Of course, Shea is not calling for immediate equal treatment of all non-standard language. What he’s calling for is perspective and a generally better attitude when confronted by it. If your friend uses a word in a non-standard sense that offends your ear, you aren’t obligated to sit quietly and view him or her as a pioneer. But, “neither should shaming be used in place of actually explaining the joys and mysteries of how the English language functions.” Of course it makes my skin crawl to read it’s when its is required. But to point out every instance of that on Twitter like I’m the Grammar Sheriff would 1. make me a complete asshole, and 2. not make a bit of difference to the vast majority of those doing it. History is littered with the corpses of those who campaigned to “fix” English to no avail. Don’t be that person. No one likes that person.

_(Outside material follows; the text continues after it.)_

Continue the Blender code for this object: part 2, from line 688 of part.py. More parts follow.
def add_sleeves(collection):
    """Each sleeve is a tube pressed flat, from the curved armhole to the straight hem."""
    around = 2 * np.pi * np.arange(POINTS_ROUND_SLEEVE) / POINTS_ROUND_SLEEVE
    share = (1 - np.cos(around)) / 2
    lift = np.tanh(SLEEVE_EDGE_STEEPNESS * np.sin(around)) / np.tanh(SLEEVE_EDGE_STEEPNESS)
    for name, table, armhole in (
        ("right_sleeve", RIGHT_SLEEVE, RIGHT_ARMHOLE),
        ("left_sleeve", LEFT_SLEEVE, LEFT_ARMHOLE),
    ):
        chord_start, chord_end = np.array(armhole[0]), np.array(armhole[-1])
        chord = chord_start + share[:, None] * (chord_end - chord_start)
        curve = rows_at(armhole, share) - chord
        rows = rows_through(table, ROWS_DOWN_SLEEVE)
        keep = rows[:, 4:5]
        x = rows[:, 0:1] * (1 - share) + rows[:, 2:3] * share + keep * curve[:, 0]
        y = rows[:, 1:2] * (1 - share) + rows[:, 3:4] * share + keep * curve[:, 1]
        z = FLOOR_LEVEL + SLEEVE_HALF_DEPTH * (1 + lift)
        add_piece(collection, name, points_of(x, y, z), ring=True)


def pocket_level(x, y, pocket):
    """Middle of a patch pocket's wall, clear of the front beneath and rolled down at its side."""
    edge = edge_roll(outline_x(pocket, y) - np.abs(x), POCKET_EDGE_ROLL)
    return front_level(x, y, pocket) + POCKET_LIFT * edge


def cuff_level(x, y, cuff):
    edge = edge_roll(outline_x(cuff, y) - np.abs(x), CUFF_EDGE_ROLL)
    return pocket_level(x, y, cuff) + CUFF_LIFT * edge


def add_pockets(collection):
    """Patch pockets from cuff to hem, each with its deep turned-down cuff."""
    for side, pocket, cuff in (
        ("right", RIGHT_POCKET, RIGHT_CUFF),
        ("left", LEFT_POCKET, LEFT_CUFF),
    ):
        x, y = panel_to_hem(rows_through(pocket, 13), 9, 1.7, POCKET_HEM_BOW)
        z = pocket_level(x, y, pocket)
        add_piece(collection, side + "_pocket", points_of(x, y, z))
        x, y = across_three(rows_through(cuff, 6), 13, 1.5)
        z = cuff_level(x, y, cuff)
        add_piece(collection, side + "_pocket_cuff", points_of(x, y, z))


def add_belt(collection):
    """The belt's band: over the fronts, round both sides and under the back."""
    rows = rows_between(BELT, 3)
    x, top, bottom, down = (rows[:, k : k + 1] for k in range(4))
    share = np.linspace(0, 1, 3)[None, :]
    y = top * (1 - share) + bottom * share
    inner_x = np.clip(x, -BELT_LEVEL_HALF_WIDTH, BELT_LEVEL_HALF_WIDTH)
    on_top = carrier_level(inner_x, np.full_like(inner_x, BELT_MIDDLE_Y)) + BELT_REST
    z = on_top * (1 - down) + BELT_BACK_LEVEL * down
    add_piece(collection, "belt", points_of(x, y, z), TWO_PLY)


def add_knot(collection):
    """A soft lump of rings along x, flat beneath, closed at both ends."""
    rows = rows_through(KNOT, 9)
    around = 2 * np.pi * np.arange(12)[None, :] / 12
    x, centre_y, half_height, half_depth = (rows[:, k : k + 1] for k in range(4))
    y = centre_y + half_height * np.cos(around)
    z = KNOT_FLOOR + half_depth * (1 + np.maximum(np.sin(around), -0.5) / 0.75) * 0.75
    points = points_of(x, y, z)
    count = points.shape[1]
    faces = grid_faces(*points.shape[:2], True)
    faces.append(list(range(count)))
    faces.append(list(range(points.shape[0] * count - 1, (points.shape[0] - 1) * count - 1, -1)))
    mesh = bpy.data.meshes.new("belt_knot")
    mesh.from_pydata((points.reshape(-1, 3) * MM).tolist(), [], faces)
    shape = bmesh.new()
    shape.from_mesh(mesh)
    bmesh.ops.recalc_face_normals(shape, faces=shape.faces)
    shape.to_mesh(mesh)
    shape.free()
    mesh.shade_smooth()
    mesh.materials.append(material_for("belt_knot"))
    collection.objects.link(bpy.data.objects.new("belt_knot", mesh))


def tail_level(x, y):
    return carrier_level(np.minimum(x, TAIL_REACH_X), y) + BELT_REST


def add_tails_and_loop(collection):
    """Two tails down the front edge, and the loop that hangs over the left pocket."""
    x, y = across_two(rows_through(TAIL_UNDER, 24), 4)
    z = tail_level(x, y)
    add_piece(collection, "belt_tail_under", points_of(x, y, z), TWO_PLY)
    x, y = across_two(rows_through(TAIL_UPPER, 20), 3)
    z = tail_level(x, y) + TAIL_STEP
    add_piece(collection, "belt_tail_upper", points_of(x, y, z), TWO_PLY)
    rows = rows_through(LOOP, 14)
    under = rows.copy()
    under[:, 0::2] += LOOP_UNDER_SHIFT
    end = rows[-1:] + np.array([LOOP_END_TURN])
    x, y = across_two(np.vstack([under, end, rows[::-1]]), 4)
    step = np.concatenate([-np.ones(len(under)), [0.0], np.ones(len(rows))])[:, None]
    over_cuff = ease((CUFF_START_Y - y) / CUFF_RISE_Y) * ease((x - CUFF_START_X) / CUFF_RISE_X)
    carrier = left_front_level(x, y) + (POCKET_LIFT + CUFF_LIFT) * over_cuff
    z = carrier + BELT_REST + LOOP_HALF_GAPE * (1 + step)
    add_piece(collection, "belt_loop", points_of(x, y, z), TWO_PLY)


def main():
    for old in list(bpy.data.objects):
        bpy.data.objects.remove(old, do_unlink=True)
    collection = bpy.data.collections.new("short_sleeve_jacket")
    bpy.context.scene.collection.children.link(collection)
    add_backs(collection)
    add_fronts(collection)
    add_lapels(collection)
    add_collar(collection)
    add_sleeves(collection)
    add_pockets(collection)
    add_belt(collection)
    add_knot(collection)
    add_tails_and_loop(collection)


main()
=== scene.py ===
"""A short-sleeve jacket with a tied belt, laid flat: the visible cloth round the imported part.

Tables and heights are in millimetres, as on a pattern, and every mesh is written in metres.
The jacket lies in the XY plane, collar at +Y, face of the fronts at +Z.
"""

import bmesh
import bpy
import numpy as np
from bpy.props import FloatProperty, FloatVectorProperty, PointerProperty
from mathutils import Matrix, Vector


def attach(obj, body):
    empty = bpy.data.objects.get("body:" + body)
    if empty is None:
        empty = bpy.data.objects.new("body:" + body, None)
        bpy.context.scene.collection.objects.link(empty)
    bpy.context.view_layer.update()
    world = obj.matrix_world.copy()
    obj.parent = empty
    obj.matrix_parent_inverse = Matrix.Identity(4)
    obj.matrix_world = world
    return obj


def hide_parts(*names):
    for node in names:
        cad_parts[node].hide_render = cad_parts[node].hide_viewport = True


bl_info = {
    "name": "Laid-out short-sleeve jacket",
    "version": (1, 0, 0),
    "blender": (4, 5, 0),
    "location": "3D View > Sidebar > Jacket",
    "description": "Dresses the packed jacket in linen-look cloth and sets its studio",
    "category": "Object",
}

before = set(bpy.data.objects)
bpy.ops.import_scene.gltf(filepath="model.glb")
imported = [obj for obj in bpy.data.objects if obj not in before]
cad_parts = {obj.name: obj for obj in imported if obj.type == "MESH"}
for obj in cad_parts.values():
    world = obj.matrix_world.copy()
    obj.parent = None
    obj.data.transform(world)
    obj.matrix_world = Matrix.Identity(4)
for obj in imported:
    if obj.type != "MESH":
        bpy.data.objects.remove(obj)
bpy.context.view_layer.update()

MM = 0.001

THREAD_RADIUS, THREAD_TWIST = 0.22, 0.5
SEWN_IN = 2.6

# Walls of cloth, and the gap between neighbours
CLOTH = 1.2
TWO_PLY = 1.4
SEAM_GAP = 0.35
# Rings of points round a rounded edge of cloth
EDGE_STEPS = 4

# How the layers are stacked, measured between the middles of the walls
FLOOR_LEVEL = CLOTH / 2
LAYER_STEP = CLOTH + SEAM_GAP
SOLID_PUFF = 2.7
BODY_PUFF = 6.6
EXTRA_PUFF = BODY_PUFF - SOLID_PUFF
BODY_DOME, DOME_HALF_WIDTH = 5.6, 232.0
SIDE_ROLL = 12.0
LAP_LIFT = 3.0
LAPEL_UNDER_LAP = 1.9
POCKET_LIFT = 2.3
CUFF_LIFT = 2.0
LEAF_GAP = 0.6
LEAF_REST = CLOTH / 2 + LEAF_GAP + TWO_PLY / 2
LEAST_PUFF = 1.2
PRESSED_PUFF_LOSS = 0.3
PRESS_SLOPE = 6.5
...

The danger of a book like Bad English is the sheer numbing weight of so many similar-yet-different case studies. Only the most ardent fan of English is going to plow through the whole thing. It helps that Shea’s writing is so light and friendly. His style makes it obvious that he at once reveres English and loves nothing more than dumping water on the torches of the finger-wagging mob. He gets downright hilarious at times, taking George Orwell’s famous English rules and showing how Orwell breaks almost every one of them within the same document.

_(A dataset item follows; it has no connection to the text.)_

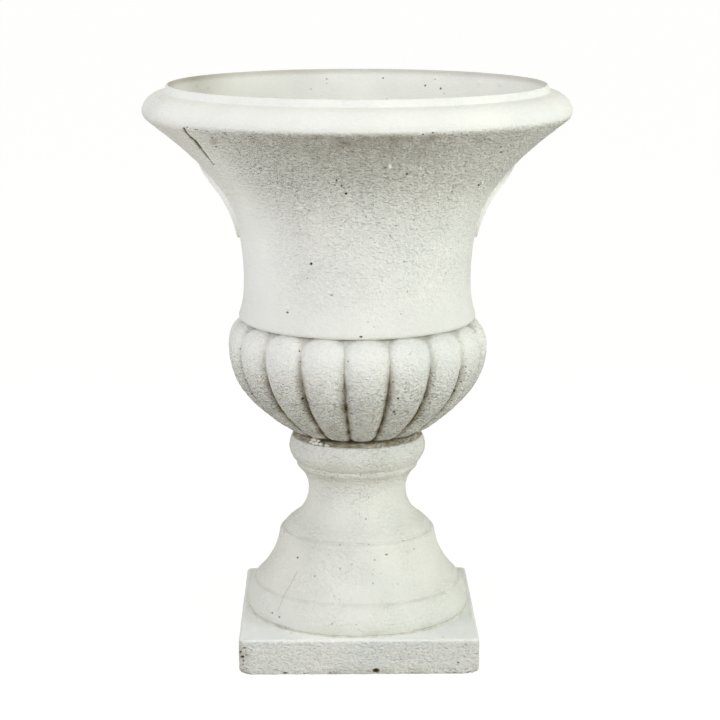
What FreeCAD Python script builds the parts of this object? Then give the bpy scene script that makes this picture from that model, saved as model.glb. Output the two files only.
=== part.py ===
import FreeCAD, Part
import math
import os

# A garden urn of cast stone: a flared bowl on a turned pedestal on a square plinth.
# Millimetres. The origin is the centre of the plinth's underside, +Z is up, and the
# front faces -Y. Nothing on it moves.

os.makedirs("parts", exist_ok=True)

V = FreeCAD.Vector
UP = V(0, 0, 1)

# Driving dimensions
TOTAL_HEIGHT = 620.0
RIM_RADIUS = 230.1
PLINTH_SIDE = 257.8
PLINTH_HEIGHT = 38.5
FOOT_RADIUS = 122.6
NECK_RADIUS = 53.8
COLLAR_RADIUS = 75.1
BELLY_RADIUS = 141.9
LOBE_COUNT = 18
LOBE_TURN = 3.7
LOBE_BULGE = 0.45
WAIST_RADIUS = 123.3

# Heights of the joints and of the main features, from the ground up
FOOT_BED = 1.5
PEDESTAL_BASE = PLINTH_HEIGHT + FOOT_BED
FOOT_GROOVE_Z = 71.0
STEP_GROOVE_Z = 130.0
NECK_Z = 174.0
COLLAR_GROOVE_Z = 205.0
PEDESTAL_TOP = 235.0
BOWL_BED = 3.5
BOWL_BASE = PEDESTAL_TOP + BOWL_BED
FLOOR_Z = 272.0
BELLY_Z = 336.0
BELL_EDGE_Z = 366.5
WAIST_Z = 413.0
RIM_Z = 593.0
RIM_UNDER_Z = 586.2
LIP_Z = 612.0

# Castings' details
PLINTH_CORNER = 6.0
PLINTH_EDGE = 3.0
LIP_OUTER = 206.0
LIP_CREST = 203.2
LIP_INNER = 200.4
RIM_UNDERCUT = 1.2
BOSS_RADIUS = 64.0
MORTAR_RADIUS = 66.0
MORTAR_BULGE = 69.0
FOOT_MORTAR_RADIUS = 121.2
FOOT_MORTAR_BULGE = 121.8
FLOOR_RADIUS = 76.0

# Plaques on the two sides of the bell
PLAQUE_Z = 493.2
PLAQUE_HALF_HEIGHT = 39.8
PLAQUE_HALF_WIDTH = 33.0
PLAQUE_THICKNESS = 4.2
PLAQUE_EDGE = 1.6
BELL_UNDER_PLAQUE = (0.3, 0.95)
PLAQUE_POINTS = 9

# Drain pipe and dowel pins
PIPE_OUTER = 12.5
PIPE_INNER = 10.0
PIPE_LOW = 4.0
PIPE_HIGH = 262.0
DRAIN_DISH = 17.0
DOWEL_RADIUS = 4.0
DOWELS_PER_JOINT = 3
BOWL_DOWEL_RING = 38.0
BOWL_DOWEL_LOW = 198.0
BOWL_DOWEL_HIGH = 258.0
FOOT_DOWEL_RING = 80.0
FOOT_DOWEL_LOW = 12.0
FOOT_DOWEL_HIGH = 62.0


def at(radius, z):
    """A point of a turned profile, in the XZ plane."""
    return V(radius, 0, z)


def line(start, end):
    return Part.makeLine(at(*start), at(*end))


def arc(start, middle, end):
    return Part.Arc(at(*start), at(*middle), at(*end)).toShape()


def curve(points):
    """A smooth curve through a few points of a profile."""
    spline = Part.BSplineCurve()
    spline.interpolate([at(*p) for p in points])
    return spline


def turned(edges):
    """The solid made by turning a closed profile about the Z axis."""
    face = Part.Face(Part.Wire(Part.__sortEdges__(edges)))
    return face.revolve(V(0, 0, 0), UP, 360)


def closed_to_axis(edges, low, high):
    """Turn an open outer profile that runs from its low end to its high end."""
    ends = [
        line((0, low[1]), low),
        line(high, (0, high[1])),
        line((0, high[1]), (0, low[1])),
    ]
    return turned(ends + edges)


def rod(radius, low, high, x=0.0, y=0.0):
    return Part.makeCylinder(radius, high - low, V(x, y, low), UP)


def dowels(ring, low, high):
    """Three equal pins on a ring, one of them at the back."""
    pins = []
    for i in range(DOWELS_PER_JOINT):
        a = math.radians(90 + 360.0 * i / DOWELS_PER_JOINT)
        pins.append(rod(DOWEL_RADIUS, low, high, ring * math.cos(a), ring * math.sin(a)))
    return Part.makeCompound(pins)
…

It’s difficult to find a real thesis in Bad English, but if there’s one big takeaway, it’s this: if supposed lovers of English spent half the time expounding on the beauty of their language that they spent bemoaning every change as proof that we’re nearing the end of days, we’d have a more appreciative and less judgmental atmosphere.
English is a beautiful, glorious mess. It has been for centuries, and it will remain so. Period. One can get their blood pressure up over young people using adult as a verb if one chooses to, but that’s going to make zero percent difference to anyone but one’s cardiologist. One might as well just chill for a second and enjoy the ride. And forgive my frighteningly modern usage of “chill”.